3. Your Dog Photos Get no Mileage
You love your pooches. It’s obvious that you do, by the elaborate photo shoots you’ve put them through, and the Christmas card you send out, with them posing in Santa hats. But look around you. Does anyone else even have one single photo of their dogs populating their cubicles? No? Oh yeah, that’s because the other people in the office are populating their cubicles with photos of other people. Meaning they have someone to go home to. Someone that actually talks.
4. You've Got Stuff to Do
Then again, as a single person you might have a lot more going on your social calendar than the rest of the workforce. If the rest of your co-workers are looking forward to that next happy hour as if it’s a royal ball that happens only once every five years, it might be that they don’t get a chance to get out much. If you start to suspect that you’re the only single person around, try not to rub it in that that happy hour was just a prelude to the fun and excitement of later in the evening. (Not that they do have stuff to do, but it just might not involve exciting parties.)

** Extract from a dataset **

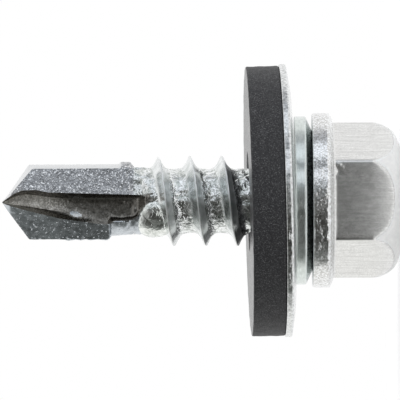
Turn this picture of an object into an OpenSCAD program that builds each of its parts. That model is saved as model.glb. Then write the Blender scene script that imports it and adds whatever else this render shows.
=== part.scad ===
/* [Head] */
// Width of the hexagon across its flats
hex_af = 8; // [7:0.5:10]
// Width across the slightly rounded corners
hex_corner_d = 9.18; // [8.2:0.02:11.4]
// Height of the head from its top face to the bearing face of the flange
head_h = 5.4; // [4.5:0.1:7]
// Radius of the arc that rounds the top of the head
head_round = 2.6; // [2:0.1:3]
// Diameter of the flat that is left on top of the head
head_flat_d = 6.4; // [5:0.1:6.8]
// Diameter of the flange
flange_d = 10.3; // [9.8:0.1:13]
// Thickness of the flange at its rim
flange_t = 0.94; // [0.7:0.02:1.4]
// Height of the bevel on the flange, on the hexagon's side
flange_bevel_h = 0.27; // [0.1:0.01:0.4]
// Width of that bevel, across the screw
flange_bevel_w = 0.43; // [0.2:0.01:0.5]

/* [Shank and thread] */
// Diameter of the plain shank inside the washers
shank_d = 4.3; // [4:0.05:4.6]
// Length from the bearing face of the flange to the tip
screw_l = 18.24; // [16:0.01:30]
// Outside diameter of the thread
thread_d = 5.28; // [5.1:0.02:5.5]
// Core diameter of the thread
core_d = 3.8; // [3.6:0.05:4]
// Distance between turns
pitch = 1.87; // [1.6:0.01:2.2]
// Width of one thread ridge where it meets the core
ridge_w = 1.1; // [0.9:0.05:1.3]
// Width of the crest's own narrow flat
crest_w = 0.06; // [0.04:0.01:0.2]
// Distance from the flange's bearing face to the first full crest on the +X side
first_crest = 5.31; // [5:0.01:6]

/* [Drill point] */
// Width of the drill body across its cutting corners
drill_d = 4.4; // [4.1:0.05:4.6]
// Length of the drill body, back from the tip to the neck
drill_l = 8.7; // [8.5:0.05:9]
// Length of the upper land, back from the tip
upper_land_l = 7.66; // [6.5:0.01:7.8]
// Length of the lower land, back from the tip
lower_land_l = 6.3; // [5.5:0.05:7]
// Length over which the neck behind the lower land narrows
land_runout_l = 1.6; // [0.8:0.1:1.8]
// Slant of a land's end, from its corner to its heel, measured along the screw
land_skew = 0.62; // [0:0.02:0.8]
// Half of the point angle at the cutting corners, in degrees
point_half_angle = 54; // [45:1:60]

/* [Flat washer] */
// Outside diameter of the flat washer
flat_washer_d = 9.9; // [9:0.1:12]
// Thickness of the flat washer
flat_washer_t = 1.05; // [0.8:0.05:1.6]
// Height of the flat washer's chamfer, on the head's side
flat_chamfer_h = 0.38; // [0.2:0.02:0.5]
// Width of that chamfer across the face
flat_chamfer_w = 0.85; // [0.3:0.05:1]

/* [Sealing washer] */
// Diameter of the metal plate
plate_d = 16.1; // [13:0.1:20]
// Thickness of the metal plate
plate_t = 0.6; // [0.5:0.05:1]
// Height by which the plate's rim is pressed towards the rubber
plate_rim_drop = 0.2; // [0.1:0.02:0.3]
// Width of that pressed rim
plate_rim_w = 1.2; // [0.6:0.1:2]
// Width by which the plate stands out past the rubber ring
rubber_inset = 0.1; // [0:0.05:0.5]
// Thickness of the rubber ring
rubber_t = 1.95; // [1.5:0.05:3]
// Radius on the rubber ring's outer edge
rubber_round = 0.12; // [0.05:0.01:0.3]
// Width of the bevel at the rubber's bore, wide enough to clear the thread
rubber_bevel_w = 0.63; // [0.6:0.01:1]
// Depth of that bevel
rubber_bevel_h = 0.35; // [0.2:0.05:0.6]
// Lean of the loose sealing washer about X, in degrees
lean_x = 1.25; // [0:0.05:1.5]
// Lean of the loose sealing washer about Y, in degrees
lean_y = -1.07; // [-1.5:0.01:0]
// Running clearance round the shank, on the radius
bore_clearance = 0.08; // [0.05:0.01:0.1]

/* [Hidden] */
$fn = 72;
eps = 0.01;

// Heights along the screw, up from the head's top face. The plain shank ends inside the
// rubber.
tip_z = head_h + screw_l;
shank_end_in = 0.45;
lean = sqrt(lean_x * lean_x + lean_y * lean_y);
seat_lift = flat_washer_d / 2 * tan(lean) + eps;
seal_z = head_h + flat_washer_t + seat_lift;
shank_top_z = seal_z + plate_t + rubber_t - shank_end_in;

// Radii
hex_r = hex_af / 2;
flange_r = flange_d / 2;
core_r = core_d / 2;
crest_r = thread_d / 2;
drill_r = drill_d / 2;
shank_r = shank_d / 2;
plate_r = plate_d / 2;
flat_bore_r = shank_r + bore_clearance;
seal_bore_r = shank_r + bore_clearance + (plate_t + rubber_t) / 2 * tan(lean);

// Thread: a crest lies on the +X side at crest_z0, and rises by one pitch a turn. The
// ridge grows past the plain shank, falls a little over its last half turn, and then ends
// on the neck of the drill.
crest_z0 = head_h + first_crest;
neck_z = tip_z - drill_l;
turn_steps = 36;
run_in_gap = 0.53;
run_in_turn = 90;
run_out_reach = 0.63;
run_out_turn = 235;
run_out_drop = 0.24;
run_out_close = 35;
run_in_start = thread_angle(shank_top_z + run_in_gap);
run_in_end = run_in_start + run_in_turn;
run_out_end = thread_angle(neck_z + run_out_reach);
run_out_start = run_out_end - run_out_turn;
run_out_low = run_out_end - run_out_close;
run_out_r = crest_r - run_out_drop;
buried_r = core_r - 0.5;
core_foot_r = 0.3;
first_turn = floor(run_in_start / 360) - 1;
last_turn = floor(run_out_end / 360);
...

5. You Actually Give a Crap About Your Appearance
Do you pride yourself on being the smartest-dressed person in the office? If you’re the type who actually spends time styling your hair, coordinating your outfits and perhaps even pressing them to make them look as good as possible, good on you for making the effort. Looking good is a way to show your bosses you care about your reputation and that you’re upwardly mobile.
But wait -- why doesn’t anyone else around you seem to get the memo about looking good, equaling feeling good? There’s a good chance they’re married. Read: They’ve given up. When you have the "old ball and chain" to rely on, you no longer have to worry as much about whether those brown shoes go with a black suit, or whether your hair was in dire need of a cutting last quarter. Someone loves you and is legally bound to stick by your side, so why bother with silly things like caring about one’s appearance? But fear not, dear single one. On this front, you’re definitely in the right camp. Just keep doing what you’re doing.
6. You Can't Take the Family Pass
Having a hard time getting your boss to approve that time off? Denied the chance to skate out early to catch your nephew’s soccer game? As a single person surrounded by people who have their own kids and their own spouses to worry about, there’s a good chance you’re getting absolutely no sympathy when it comes to letting your personal life invade your professional one. Married people -- especially those with kids -- just tend to get hassled less when it comes to needing additional time off. I think the theory there is that they didn’t get sympathy or any special passes when they were young and single, so why should you get them now.
7. You're the Only One Hungover
If you are indeed the only one with a full social calendar, then you may also be the only one phoning it in at work on the days following a big event. As is the case with most hangovers, it’s best to hide the ugly truth to the best of your abilities. You’re not going to get any sympathy with this crowd.
8. You Get the Extra Work
Oh yeah -- speaking of not getting any sympathy when it comes to time off...it can get worse. Not only you might not be able to get time off for every little thing, like the parents in your workplace, but you might also have to cover for those parents when they are able to take time off to attend little Johnny’s soccer game. If you find yourself being targeted for all kinds of extra work that seems way out of your original job description, it could once again be a sign that your bosses see you as the easy target who has nothing better to do with their life. Because as a single person, what else do you have to do besides be a slave to your employer?
9. You're the Target of Frequent Setups
If there’s one thing that married people like to do more than go to happy hour and complain about their spouses, it’s setting up their single friends. They may no longer be able to play the field themselves, but they can certainly shop you around to every sad single person they know! If you’re the only single person in the workplace, chances are your co-workers are not even going to be subtle about it. They’ll be on such a serious mission to get you hitched that they may even come to you with a list of pros and cons for their various candidates. Since they’re so miserably hitched, certainly you’re willing to take nearly anyone to end your stint in the single world, right?
Being single is not the end of the world, and for lots of people, it’s the preferred way to be. It’s just that in some workplaces, you’re going to be the odd person out.
Do you tend to have Beyonce’s Single Ladies, on repeat? How do you handle being the only single person in the office?